Effects of pesticide selection
Repeated use of the same class of pesticides to control a pest can cause undesirable changes in the gene pool of a pest leading to another form of artificial selection, pesticide resistance. When a pesticide is first used, a small proportion of the pest population may survive exposure to the material due to their distinct genetic makeup. These individuals pass along the genes for resistance to the next generation. Subsequent uses of the pesticide increase the proportion of less-susceptible individuals in the population. Through this process of selection, the population gradually develops resistance to the pesticide. Worldwide, more than 500 species of insects, mites, and spiders have developed some level of pesticide resistance. The twospotted spider mite is a pest of most fruit crops and is notorious for rapidly developing resistance to miticides.
Some plant pathogens have also become resistant to pesticides. Among fruit producers in North America, apple growers perhaps have faced the most significant problems with pesticide resistance. Examples include streptomycin resistance in the fire blight bacterium and benomyl resistance in the apple scab pathogen. Although the precise genetic and ecological factors differ among pests that have become resistant, in all cases resistance is driven by one process—selection.
Selection for resistance can occur if a small proportion of the insect population is able to survive treatment with insecticide. These rare resistant individuals can reproduce and pass on their resistance to the offspring. If an insecticide with the same mode of action is repeatedly used against this population, an even greater proportion will survive. Ultimately, the once-effective product no longer controls the resistant population.
Single-step pesticide resistance arises suddenly in the field. A single gene or physiological function changes so that an individual becomes highly resistant to the pesticide. With just one or two sprays of the pesticide, the population shifts from mostly sensitive to mostly resistant individuals. This is the process by which populations of streptomycin-resistant fire blight bacteria and benomyl-resistant apple scab bacteria rapidly developed in commercial orchards.
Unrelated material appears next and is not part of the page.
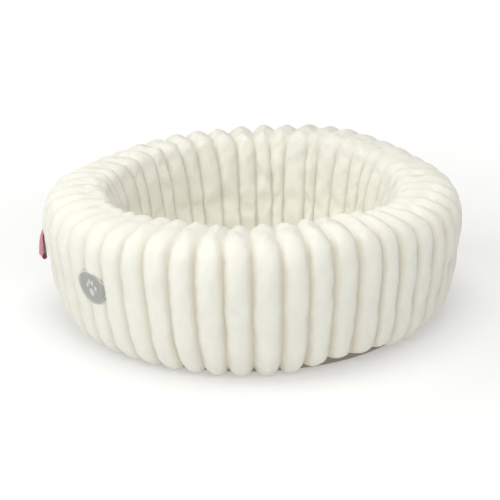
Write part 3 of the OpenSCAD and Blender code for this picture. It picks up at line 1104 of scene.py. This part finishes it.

Multi-step pesticide resistance arises slowly in the field over many years. Rather than having distinct groups of sensitive and resistant individuals, the population consists of individuals with a range of sensitivities to the pesticide. With each pesticide application, those individuals at the more resistant end of the spectrum survive and reproduce. Over the years, the proportion of the population that can survive a pesticide spray increases, until that pesticide eventually becomes ineffective. This process is underway in apple orchards where the sterol inhibitor (SI) fungicides have been used extensively to control scab. The shift toward resistance leads to a gradual erosion of control.
Growers can help delay the development of resistance by applying pesticides only when they are needed, by rotating between different chemical classes, and by using rates of pesticides within the labeled range. Integrating non-chemical approaches such as pheromone mating disruption and cultural controls can also help delay resistance.